# Realisierung einer Sichtweise in Java2D



## MrMadlack (30. Aug 2010)

Hallo,

angestoßen von diesem Spiel hier King.com wollte ich ein Kartenspiel entwickeln. Dabei frage ich mich gerade, ob ich mit Java-2D auch diesen Karteneffekt erzeugen kann (wenn die Karten fliegen oder abgelegt werden z.B. hier: http://s2.imgimg.de/uploads/unob9e80f40jpg.jpg). Also, ich will nicht Java-3D verwenden!

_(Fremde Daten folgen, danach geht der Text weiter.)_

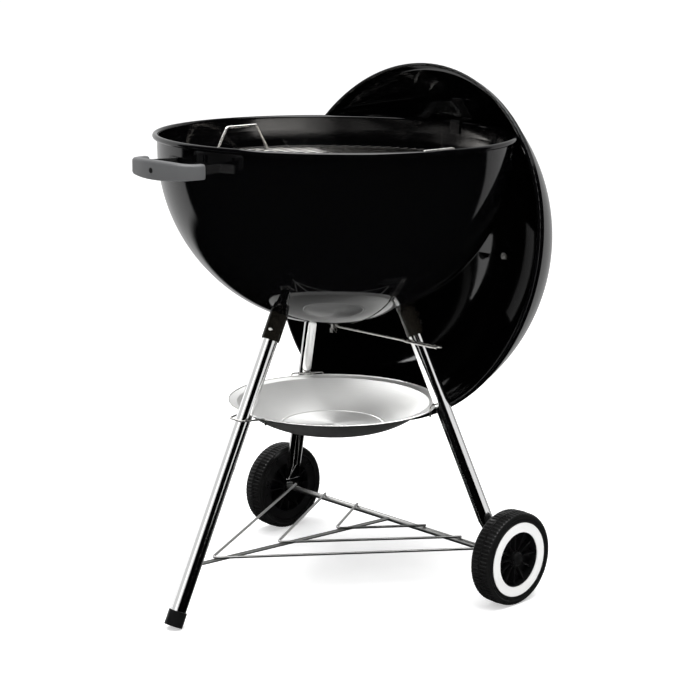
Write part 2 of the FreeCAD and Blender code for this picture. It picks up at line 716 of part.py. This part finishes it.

Meint Ihr, dass das auch mit 2D zu realisieren ist?
Gruß,
Mr. Madlack


----------



## Friedhelm (31. Aug 2010)

Das geht nur, wenn du vorher alle möglichen Karten und Drehblickwinkel renderst (z.B. mit Blender 3D), damit eine Frame-Animation in Einzelbildern erzeugst und zeigst sie dann im Spiel als 2D Frame Animation an.


----------



## Grey_M (2. Sep 2010)

Könnte er nicht auch ein Image laden und das verzerren? Sollte zum selben Effekt fürhren.
Anstatt die Animation zu zeichen muss man sie halb programmieren.


----------



## EgonOlsen (3. Sep 2010)

Grey_M hat gesagt.:


> Könnte er nicht auch ein Image laden und das verzerren? Sollte zum selben Effekt fürhren.
> Anstatt die Animation zu zeichen muss man sie halb programmieren.


Das wäre aber perspektivisch nicht korrekt...was aber in diesem Kontext vielleicht egal ist.


----------